Despite Cumberland’s insistent orders to give no quarter (orders justified by the absolutely false pretext that Prince Charles had set the example), Lochgarry reported that the army had not lost more than a thousand men. Fire and sword and torture, the destruction of tilled lands, and even of the shell-fish on the shore, did not break the spirit of the Highlanders. Many bands held out in arms, and Lochgarry was only prevented by the Prince’s command from laying an ambush for Cumberland. The Campbells and the Macleods under their recreant chief, the Whig Macdonalds under Sir Alexander of Sleat, ravaged the lands of the Jacobite clansmen; but the spies of Albemarle, who now commanded in Scotland, reported the Macleans, the Grants of Glenmoriston, with the Macphersons, Glengarry’s men, and Lochiel’s Camerons, as all eager “to do it again” if France would only help.

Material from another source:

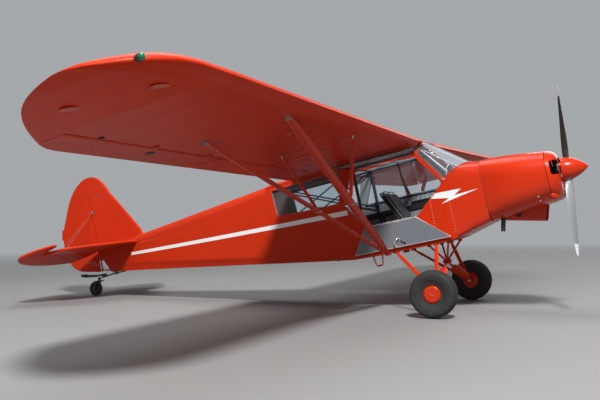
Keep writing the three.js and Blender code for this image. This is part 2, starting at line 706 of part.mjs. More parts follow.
// Cabin fittings
const panelOutline = [[-356, -40], [356, -40], [356, 66], [306, 124], [-306, 124], [-356, 66]];
const panelPlate = loft([292, 304].map((x) => panelOutline.map(([y, z]) => point(x, y, z))));
const panelCover = sidePrism([[295, 110], [295, 124], [420, 160], [420, 148]], -250, 250);
const bootWall = sheet(bootRings, 10 + seatGap, point(350, 0, -150), true);
addPiece('instrument_panel', cut(join(panelPlate, panelCover), bootWall), 'blackPaint');

function seat(cushion, back, half) {
  return join(sidePrism(cushion, -half, half), sidePrism(back, -half, half));
}

const seatTable = [
  { name: 'front_seat', x: -60, half: 225 },
  { name: 'rear_seat', x: -900, half: 240 },
];
seatTable.forEach(({ name, x, half }) => {
  const legTop = -310;
  const floorTop = gearPlane + floorThickness + seatGap;
  const cushion = [[x, -250], [x - 380, -275], [x - 380, legTop - 10], [x, legTop + 15]];
  const back = [[x - 320, -280], [x - 500, 130], [x - 550, 120], [x - 385, -300]];
  const legHeight = legTop + 30 - floorTop;
  const pedestal = box(100, 2 * half - 80, legHeight, x - 70, 0, floorTop + legHeight / 2);
  const tubeRoom = box(200, 44, 80, x - 70, 0, floorTop);
  addPiece(name, cut(join(seat(cushion, back, half), pedestal), tubeRoom), 'blackFabric');
});

const floorLevel = gearPlane + floorThickness + seatGap;
addPiece('control_sticks', join(
  rod(point(60, 0, floorLevel + 14), point(-760, 0, floorLevel + 14), 14, 10),
  rod(point(40, 0, floorLevel + 14), point(10, 0, -120), 11, 8),
  rod(point(-700, 0, floorLevel + 14), point(-690, 0, -130), 11, 8),
), 'blackPaint');

// Tube frame that shows through the windows, with a gusset block where tubes meet
const frameY = 318;
const frameYAt = (x) => Math.min(frameY, halfAt(x) - 48);
const frameNodes = {
  screenFoot: [150, 80], screenHead: [-110, 466], postFoot: [-840, floorLevel + 16], postMiddle: [-840, 6],
  postHead: [-840, 458], deckHead: [-1880, 434], deckFoot: [-1880, 2],
};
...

But France was helpless, and when Lochiel sailed for France with the Prince only Cluny remained, hunted like a partridge in the mountains, to keep up the spirit of the Cause. Old Lovat met a long-deserved death by the executioner’s axe, though it needed the evidence of Murray of Broughton, turned informer, to convict that fox. Kilmarnock and Balmerino also were executed; the good and brave Duke of Perth died on his way to France; the aged Tullibardine in the Tower; many gallant gentlemen were hanged; Lord George escaped, and is the ancestor of the present Duke of Atholl; many gentlemen took French service; others fought in other alien armies; three or four in the Highlands or abroad took the wages of spies upon the Prince. The £30,000 of French gold, buried near Loch Arkaig, caused endless feuds, kinsman denouncing kinsman. The secrets of the years 1746-1760 are to be sought in the Cumberland and Stuart MSS. in Windsor Castle and the Record Office.

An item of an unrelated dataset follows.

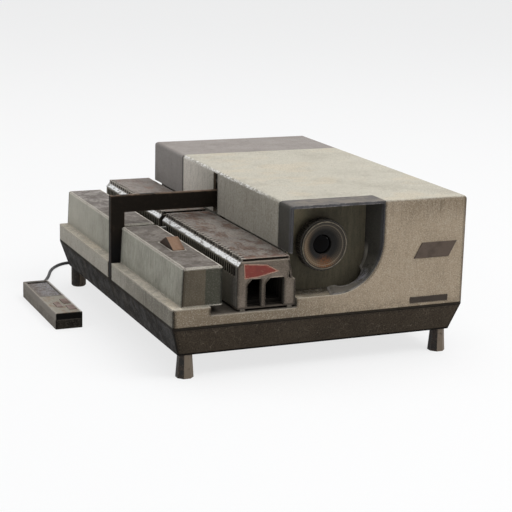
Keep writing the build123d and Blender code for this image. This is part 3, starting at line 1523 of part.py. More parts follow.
cord_radii = corner_radii(cord_points)
print("cord radii", [round(radius, 1) for radius in cord_radii])
with BuildPart() as remote_cord:
    with BuildLine() as cord_path:
        FilletPolyline(*cord_points, radius=cord_radii)
    with BuildSketch(Plane(origin=cord_path.line @ 0, z_dir=cord_path.line % 0)):
        Circle(cord_diameter / 2)
    sweep()
cord_length = sum(edge.length for edge in cord_path.edges())
print("cord length", round(cord_length, 1),
      "volume ratio", round(remote_cord.part.volume / (cord_length * math.pi * cord_diameter ** 2 / 4), 4))
finish(remote_cord, "remote_cord")


# Remote handset: lower shell, top with rails, sunk panel, three keys and a sleeve for the cord
with BuildPart() as remote_shell:
    with BuildSketch():
        with Locations((remote_x, remote_mid_y)):
            RectangleRounded(remote_width, remote_length, 1.2)
    extrude(amount=remote_seam_z)
    with BuildSketch(Plane.XY.offset(remote_wall)):
        with Locations((remote_x, remote_mid_y)):
            Rectangle(remote_width - 2 * remote_wall, remote_length - 2 * remote_wall)
    extrude(amount=remote_seam_z - remote_wall, mode=Mode.SUBTRACT)
    # Pads that carry the key springs
    with BuildSketch(Plane.XY.offset(remote_wall)):
        with Locations(*[(x, y) for x, y, _, _ in key_holes]):
            Circle(2.4)
    extrude(amount=remote_height - remote_wall - 2 * remote_key_flange - 5.0)
finish(remote_shell, "remote_shell")

cord_end = Vector(cord_points[-1])
with BuildPart() as remote_cover:
    with BuildSketch(Plane.XY.offset(remote_seam_z)):
        with Locations((remote_x, remote_mid_y)):
            RectangleRounded(remote_width, remote_length, 1.2)
    extrude(amount=remote_height - remote_seam_z)
    chamfer(remote_cover.faces().sort_by(Axis.Z)[-1].edges(), 0.6)
    with BuildSketch(Plane.XY.offset(remote_seam_z)):
        with Locations((remote_x, remote_mid_y)):
            Rectangle(remote_width - 2 * remote_wall, remote_length - 2 * remote_wall)
    extrude(amount=remote_height - remote_seam_z - remote_wall, mode=Mode.SUBTRACT)
    with BuildSketch(Plane.XY.offset(remote_height)):
        for x, y, width, length in key_holes:
            with Locations((x, y)):
                Rectangle(width + 2 * remote_key_gap, length + 2 * remote_key_gap)
        with Locations((remote_x, (panel_front_y + panel_rear_y) / 2)):
            Rectangle(panel_width, panel_rear_y - panel_front_y)
    extrude(amount=-(remote_wall + 0.2), mode=Mode.SUBTRACT)
finish(remote_cover, "remote_cover")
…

Legislation, intended to scotch the snake of Jacobitism, began with religious persecution. The Episcopalian clergy had no reason to love triumphant Presbyterianism, and actively, or in sympathy, were favourers of the exiled dynasty. Episcopalian chapels, sometimes mere rooms in private houses, were burned, or their humble furniture was destroyed. All Episcopalian ministers were bidden to take the oath and pray for King George by September 1746, or suffer for the second offence transportation for life to the American colonies. Later, the orders conferred by Scottish bishops were made of no avail. Only with great difficulty and danger could parents obtain the rite of baptism for their children. Very little is said in our histories about the sufferings of the Episcopalians when it was their turn to be under the harrow. They were not violent, they murdered no Moderator of the General Assembly. Other measures were the Disarming Act, the prohibition to wear the Highland dress, and the abolition of “hereditable jurisdictions,” and the chief’s right to call out his clansmen in arms. Compensation in money was paid, from £21,000 to the Duke of Argyll to £13, 6s. 8d. to the clerks of the Registrar of Aberbrothock. The whole sum was £152,237, 15s. 4d.

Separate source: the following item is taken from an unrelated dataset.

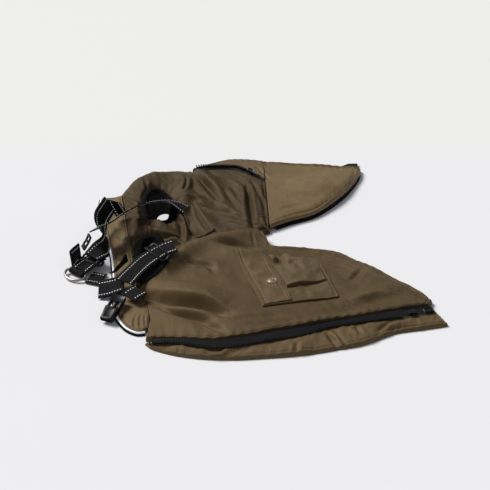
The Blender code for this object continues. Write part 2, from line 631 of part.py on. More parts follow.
def disc(name, place, radius, height, look):
    """A shallow domed disc on a rounded rim."""
    steps = 24
    turn = np.linspace(0, 2 * math.pi, steps + 1)[:-1]
    rings = [
        np.stack([place[0] + share * radius * np.cos(turn), place[1] + share * radius * np.sin(turn),
                  np.full(steps, place[2] + lift * height)], axis=1)
        for share, lift in ((1.0, 0.0), (1.0, 0.35), (0.85, 0.8), (0.5, 1.0))
    ]
    return loft(name, np.array(rings), look)


def build_pocket(near_panel):
    """Patch pocket: its bag, the snapped band on the left and the flap on the right."""
    top_left, top_right, low_right, low_left = POCKET
    bag = patch("pocket_base", (low_left, low_right, top_right, top_left), (8, 8), [near_panel], 0.5,
                THIN_WALL, CLOTH)
    band = patch("pocket_band", (inset(low_left, 1.5, 1.5), SEAM_LOW, SEAM_TOP, inset(top_left, 1.5, -1.5)),
                 (4, 8), [bag], 0.4, THIN_WALL, CLOTH, 2.5)
    flap = patch("pocket_flap", FLAP, (6, 6), [bag], 2.0, THIN_WALL, CLOTH, 2.5)
    x, y = np.array([SNAP_PLACE[0]]), np.array([SNAP_PLACE[1]])
    rest = float(top_at(surface_of([band]), x, y, SNAP_DIAMETER / 2)[0]) + LAYER_GAP
    disc("snap_button", (*SNAP_PLACE, rest), SNAP_DIAMETER / 2, SNAP_HEIGHT, (SNAP_COLOUR, 0.35, 0.6))
    return bag, band, flap


def build_strap_flap(chest, leash):
    patch("strap_flap", STRAP_FLAP, (5, 9), [chest, leash], 0.6, THIN_WALL, CLOTH, 3.5)


def inset(corner, dx, dy):
    return (corner[0] + dx, corner[1] + dy)


# ---- webbing and hardware ----
def web(name, rows, count, width=WEB_WIDTH, thick=WEB_THICK):
    """A strap of even width along its rows."""
    line, along, across, normal = web_frames(rows, count)
    half, deep = width / 2, thick / 2
    corners = [(-half, -deep), (half, -deep), (half, deep), (-half, deep)]
    sections = np.stack([line + a * across + b * normal for a, b in corners], axis=1)
    return loft(name, sections, WEBBING)


def plate(name, corners, thick, look):
    """A flat four-cornered piece of webbing between corners in space."""
    u = np.linspace(0, 1, 5)[:, None, None]
    v = np.linspace(0, 1, 5)[None, :, None]
    a, b, c, d = (np.array(tuple(corner), float) for corner in corners)
    middle = (1 - v) * ((1 - u) * a + u * b) + v * ((1 - u) * d + u * c)
    normal = unit(np.cross(c - a, d - b))
    return sheet(name, middle + thick / 2 * normal, middle - thick / 2 * normal, look)


def web_frames(rows, count):
    """Middle line, lengthwise, crosswise and face directions of a strap."""
    table = spline(rows, count)
    line = table[:, :3]
    along = unit(np.gradient(line, axis=0))
    across = unit(table[:, 3:] - along * (table[:, 3:] * along).sum(axis=1, keepdims=True))
    return line, along, across, np.cross(along, across)


def frame_at(rows, share):
    """Place and directions of a strap at a share of its length, its face turned up."""
    steps = 60
    at = int(round(share * steps))
    line, along, across, normal = (part[at] for part in web_frames(rows, steps))
    return line, (along, across, normal if normal[2] > 0 else -normal)


def box(name, place, directions, size, look):
    """A box of the given size, turned to three directions."""
    half = np.asarray(size, float) / 2
    ring = [(-1, -1), (1, -1), (1, 1), (-1, 1)]
    ends = [
        [np.asarray(place) + a * half[0] * directions[0] + b * half[1] * directions[1]
         + c * half[2] * directions[2] for b, c in ring]
        for a in (-1, 1)
    ]
    return loft(name, np.array(ends), look, smooth=False)


def combine(base, others, operation="UNION"):
    """Joins overlapping bars into one body, or cuts them out of it."""
    for other in others:
        step = base.modifiers.new(operation.lower(), "BOOLEAN")
        step.operation = operation
        step.solver = "EXACT"
        step.object = other
        other.hide_render = True
        other.display_type = "WIRE"
        PARTS.objects.unlink(other)
        CUTTERS.objects.link(other)
    return base


def slide(name, rows, share, length=SLIDE_LENGTH):
    """A slide round a strap: two side rails, two bars above the strap and one below it."""
    place, directions = frame_at(rows, share)
    along, across, normal = directions
    rail = WEB_WIDTH / 2 + 1.4 + PLASTIC / 2
    clear = WEB_THICK / 2 + 0.7
    bar_high = 0.5 * PLASTIC
    height = 2 * (clear + bar_high)
    made = box(name, place - rail * across, directions, (length, PLASTIC, height), PLASTIC_LOOK)
    extras = [box(f"{name}_rail", place + rail * across, directions, (length, PLASTIC, height), PLASTIC_LOOK)]
    lift = clear + bar_high / 2
    for end, side in ((-1, 1), (1, 1), (0, -1)):
        centre = place + end * (length - PLASTIC - 0.4) / 2 * along + side * (lift - 0.1) * normal
        size = (PLASTIC, 2 * rail, bar_high)
        extras.append(box(f"{name}_bar", centre, directions, size, PLASTIC_LOOK))
    return combine(made, extras)


def direction(start, end):
    """Lengthwise, crosswise and upward directions of a line between two points."""
    along = unit(np.array(tuple(end), float) - np.array(tuple(start), float))
    across = unit(np.cross(UP, along))
    return along, across, np.cross(along, across)


def block(name, start, end, size):
    """A plastic block between two points, with softened edges."""
    start, end = np.array(tuple(start), float), np.array(tuple(end), float)
    directions = direction(start, end)
    length = np.linalg.norm(end - start) - LAYER_GAP
    made = box(name, (start + end) / 2, directions, (length, *size), PLASTIC_LOOK)
    soften = made.modifiers.new("soften", "BEVEL")
    soften.width = 1.2 * MM
    soften.segments = 1
    return made


def wire_loop(name, points, radius, look, around=10):
    """A closed ring of round wire through flat points."""
    along = unit(np.roll(points, -1, 0) - np.roll(points, 1, 0))
    normal = unit(np.cross(points[0] - points.mean(0), points[len(points) // 3] - points.mean(0)))
    side = unit(np.cross(along, normal))
    turn = np.linspace(0, 2 * math.pi, around + 1)[:-1]
    sections = (
        points[:, None] + radius * np.cos(turn)[None, :, None] * side[:, None]
        + radius * np.sin(turn)[None, :, None] * normal[None, None]
    )
    return loft(name, sections, look, closed=True)


def build_d_ring():
    """The D-ring: a straight bar inside the strap's keeper, and a bow beyond it."""
    start, end = (np.array(tuple(point), float) for point in D_BAR)
    along = unit(end - start)
    out = unit(np.array([along[1], -along[0], 0.0]) * D_REACH - UP * D_DROP)
    middle, half = (start + end) / 2, D_INNER / 2 + D_WIRE / 2
    points = [middle + s * half * along for s in np.linspace(-0.9, 0.9, 7)]
    points += [
        middle + half * math.cos(turn) * along + (1.8 + (D_REACH - 1.8) * math.sin(turn)) * out
        for turn in np.linspace(0, math.pi, 15)
    ]
    wire_loop("d_ring", np.array(points), D_WIRE / 2, METAL)
    turns = np.radians(np.linspace(35, 325, 15))
    inner, outer = D_WIRE / 2 + 0.5, D_WIRE / 2 + 0.5 + WEB_THICK
    strap_side = -unit(np.array([along[1], -along[0], 0.0]))
    profile = [(outer, turn) for turn in turns] + [(inner, turn) for turn in turns[::-1]]
    ends = [
        [middle + s * KEEPER_WIDTH / 2 * along + r * math.cos(turn) * strap_side + r * math.sin(turn) * UP
         for r, turn in profile]
        for s in (-1, 1)
    ]
    loft("ring_keeper", np.array(ends), WEBBING)


def on_folds(rows):
    """The same rows, raised by the folds that they cross."""
    return [Edge(row.x, row.y, row.z + float(fold_height(row.x, row.y))) for row in rows]


def resting(place, lower, reach, half_height):
    """The place, raised so that a piece of this half height clears the solids below it."""
    x, y = np.array([place[0]]), np.array([place[1]])
    rest = float(top_at(surface_of(lower), x, y, reach)[0])
    return np.array([place[0], place[1], rest + LAYER_GAP + half_height])


def build_near_zip(near_panel, placket):
    """Tape and closed teeth along the near back panel, with slider and retaining box at the hem."""
    raised = on_folds(ZIP_NEAR_TEETH)
    count, half = 32, ZIP_CHAIN[0] / 2
    low_edge, under_teeth = beside(raised, count, half + 0.1), beside(raised, count, -half - 0.3)
    low_edge[:, 2] -= TAPE_DROP
    under_teeth[:, 2] -= TAPE_DROP
    seam = beside(on_folds(NEAR_PANEL_NEAR), count, SEAM_GAP)
    tape = np.stack([low_edge, under_teeth, seam], axis=1)
    made = sheet("zip_tape_near", tape[1:], under(tape[1:], TAPE_THICK, 0.4), TAPE)
    chain("zip_teeth_near", raised, 96, 0.0, 0.885)
    line = spline(raised, 96)
    directions = direction(line[86], line[90])
    lower = [made, near_panel, placket]
    slider_at = resting(line[88], lower, 5.5, 2.1)
    box("zip_slider_near", slider_at, directions, (8.5, 8.0, 4.2), PLASTIC_LOOK)
    box_at = resting(line[93] + 1.5 * directions[0] + 1.6 * directions[1], lower, 6.0, 1.5)
    box("zip_box_near", box_at, directions, (9.0, 9.5, 3.0), PLASTIC_LOOK)


def build_far_zip(placket):
    """The short zip beside the far placket: tape, teeth, slider and a metal pull tab."""
    raised = on_folds(ZIP_FAR_LINE)
    half = FAR_CHAIN_WIDTH / 2
    tape = panel_grid(stretch(CHEST_FAR, 6, 10, 12), shifted(ZIP_FAR_LINE, half), 20, 1)
    made = sheet("zip_tape_far", tape, under(tape, TAPE_THICK, 0.4), TAPE)
    chain("zip_teeth_far", raised, 60, 0.0, 0.74, 2, FAR_CHAIN_WIDTH)
    line = spline(raised, 60)
    directions = direction(line[46], line[51])
    along, across, up = directions
    place = resting(line[48], [made, placket], 4.5, 1.8)
    body = box("zip_slider_far", place, directions, (8.0, 6.5, 3.6), PLASTIC_LOOK)
    bridge_top = place + (1.8 + BRIDGE_GAP + 0.5) * up
    legs = [
        box("bridge_leg", place + side * 2.3 * along + (1.6 + BRIDGE_GAP / 2 + 0.3) * up, directions,
            (1.2, 1.6, BRIDGE_GAP + 1.4), PLASTIC_LOOK)
        for side in (-1, 1)
    ]
    combine(body, legs + [box("bridge_top", bridge_top, directions, (5.8, 1.6, 1.0), PLASTIC_LOOK)])
    hinge = place + (1.8 + BRIDGE_GAP / 2) * up
    tilt = unit(along - 0.08 * up)
    tab_up = np.cross(tilt, across)
    tab_directions = (tilt, across, tab_up)
    bar = box("zip_pull_far", hinge, tab_directions, (1.0, 4.6, 1.0), METAL)
    rails = [
        box("tab_rail", hinge + 3.0 * tilt + side * 1.9 * across, tab_directions, (7.0, 0.9, 0.9), METAL)
        for side in (-1, 1)
    ]
    plate = box("tab_plate", hinge + 10.0 * tilt, tab_directions, (8.4, 5.6, 1.2), METAL)
    combine(bar, rails + [plate])


def build_harness(chest, cloth):
    leash = web("strap_leash", LEASH_STRAP, 30)
    build_strap_flap(chest, leash)
    plate("strap_neck_rise", NECK_RISE, WEB_THICK, WEBBING)
    web("strap_neck_loop", NECK_LOOP, 30)
    web("strap_ring_top", RING_STRAP_TOP, 8)
    web("strap_ring_far", RING_STRAP_FAR, 10)
    web("strap_ring_near", RING_STRAP_NEAR, 6)
    web("strap_shoulder", SHOULDER_BAND, 12)
    web("strap_riser", RISER_STRAP, 8, width=14.0)
    web("strap_girth", GIRTH_STRAP, 20)
    patch("strap_girth_under", GIRTH_UNDER, (7, 4), cloth, 0.0, WEB_THICK, WEBBING, 4.0)
    web("strap_buckle", BUCKLE_STRAP, 8)
    slide("girth_slide", GIRTH_STRAP, 0.62)
    slide("neck_slide", RING_STRAP_TOP, 0.58, 12.0)
    block("strap_adjuster", ADJUSTER_TOP, ADJUSTER_LOW, ADJUSTER_SIZE)
    middle = Edge(*((np.array(BUCKLE_HEAD) + np.array(BUCKLE_TIP)) / 2))
    block("buckle_plug", BUCKLE_HEAD, middle, BUCKLE_SIZE)
    block("buckle_socket", middle, BUCKLE_TIP, BUCKLE_SIZE)
    build_d_ring()


def build():
    chest = build_chest()
    collar = build_collar()
    build_collar_edge()
    near_panel = panel("back_panel_near", NEAR_PANEL_NEAR, NEAR_PANEL_FAR, NEAR_CELLS, NEAR_CROWN, CLOTH,
                       bulge=NEAR_BULGE)
    placket_top = shifted(ZIP_NEAR_TEETH, ZIP_CHAIN[0] / 2 + 0.2)
    placket_near = panel("placket_near", PLACKET_NEAR_EDGE, placket_top, (34, 3), 0.8, CLOTH)
    panel("back_panel_far", FAR_PANEL_HEM, FAR_PANEL_TOP, FAR_CELLS, FAR_CROWN, CLOTH, hem_share=HEM_SHARE)
    placket_low = shifted(ZIP_FAR_LINE, -FAR_CHAIN_WIDTH / 2 - 0.2)
    placket_far = panel("placket_far", placket_low, PLACKET_FAR_TOP, (18, 3), 1.0, CLOTH)
    panel("zip_end_far", ZIP_END_NEAR, ZIP_END_FAR, (6, 2), 0.0, TAPE)
    build_hem_lining()
    build_cuff("far")
    near_cuff = build_cuff("near")
    build_near_zip(near_panel, placket_near)
    build_far_zip(placket_far)
    build_pocket(near_panel)
    build_harness(chest, [chest, near_panel, near_cuff, collar])


for item in list(bpy.data.objects):
    bpy.data.objects.remove(item, do_unlink=True)
PARTS = bpy.data.collections.new("dog_winter_jacket")
CUTTERS = bpy.data.collections.new("cutters")
bpy.context.scene.collection.children.link(PARTS)
bpy.context.scene.collection.children.link(CUTTERS)
build()
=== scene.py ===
# %% [markdown]
# # A dog's winter jacket, opened flat
# The jacket is padded olive nylon with black rib cuffs and a built-in webbing harness. It lies on a pale
# table with its outside up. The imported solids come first: they are the frame that every piece keeps to.

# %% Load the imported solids
import json
import math
from collections import namedtuple

import bmesh
import bpy
import numpy as np
from mathutils import Matrix, Vector
from mathutils.bvhtree import BVHTree


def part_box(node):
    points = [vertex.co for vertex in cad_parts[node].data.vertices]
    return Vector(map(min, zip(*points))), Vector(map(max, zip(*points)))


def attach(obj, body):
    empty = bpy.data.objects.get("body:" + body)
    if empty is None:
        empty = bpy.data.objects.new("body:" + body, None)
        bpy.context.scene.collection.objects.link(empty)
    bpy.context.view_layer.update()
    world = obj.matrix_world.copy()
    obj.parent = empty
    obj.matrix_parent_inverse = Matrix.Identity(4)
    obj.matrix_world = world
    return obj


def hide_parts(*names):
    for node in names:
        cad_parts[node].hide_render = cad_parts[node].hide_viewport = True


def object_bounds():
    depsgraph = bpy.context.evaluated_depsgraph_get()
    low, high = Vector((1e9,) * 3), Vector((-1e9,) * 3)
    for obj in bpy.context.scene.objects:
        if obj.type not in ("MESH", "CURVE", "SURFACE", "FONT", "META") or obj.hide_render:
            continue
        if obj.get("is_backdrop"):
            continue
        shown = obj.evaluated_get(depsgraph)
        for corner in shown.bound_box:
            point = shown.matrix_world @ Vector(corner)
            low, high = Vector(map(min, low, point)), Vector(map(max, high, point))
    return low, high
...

In 1754 an Act “annexed the forfeited estates of the Jacobites who had been out (or many of them) inalienably to the Crown.” The estates were restored in 1784; meanwhile the profits were to be used for the improvement of the Highlands. If submissive tenants received better terms and larger leases than of old, Jacobite tenants were evicted for not being punctual with rent. Therefore, on May 14, 1752, some person unknown shot Campbell of Glenure, who was about evicting the tenants on the lands of Lochiel and Stewart of Ardshiel in Appin. Campbell rode down from Fort William to Ballachulish ferry, and when he had crossed it said, “I am safe now I am out of my mother’s country.” But as he drove along the old road through the wood of Lettermore, perhaps a mile and a half south of Ballachulish House, the fatal shot was fired. For this crime James Stewart of the Glens was tried by a Campbell jury at Inveraray, with the Duke on the bench, and was, of course, convicted, and hanged on the top of a knoll above Ballachulish ferry. James was innocent, but Allan Breck Stewart was certainly an accomplice of the man with the gun, which, by the way, was the property neither of James Stewart nor of Stewart of Fasnacloich. The murderer was anxious to save James by avowing the deed, but his kinsfolk, saying, “They will only hang both James and you,” bound him hand and foot and locked him up in the kitchen on the day of James’s execution. [{293}] Allan lay for some weeks at the house of a kinsman in Rannoch, and escaped to France, where he had a fight with James Mor Macgregor, then a spy in the service of the Duke of Newcastle.

This murder of “the Red Fox” caused all the more excitement, and is all the better remembered in Lochaber and Glencoe, because agrarian violence in revenge for eviction has scarcely another example in the history of the Highlands.

CONCLUSION.

Space does not permit an account of the assimilation of Scotland to England in the years between the Forty-five and our own time: moreover, the history of this age cannot well be written without a dangerously close approach to many “burning questions” of our day. The History of the Highlands, from 1752 to the emigrations witnessed by Dr Johnson (1760-1780), and of the later evictions in the interests of sheep farms and deer forests, has never been studied as it ought to be in the rich manuscript materials which are easily accessible. The great literary Renaissance of Scotland, from 1745 to the death of Sir Walter Scott; the years of Hume, a pioneer in philosophy and in history, and of the Rev. Principal Robertson (with him and Hume, Gibbon professed, very modestly, that he did not rank); the times of Adam Smith, of Burns, and of Sir Walter, not to speak of the Rev. John Home, that foremost tragic poet, may be studied in many a history of literature. According to Voltaire, Scotland led the world in all studies, from metaphysics to gardening. We think of Watt, and add engineering.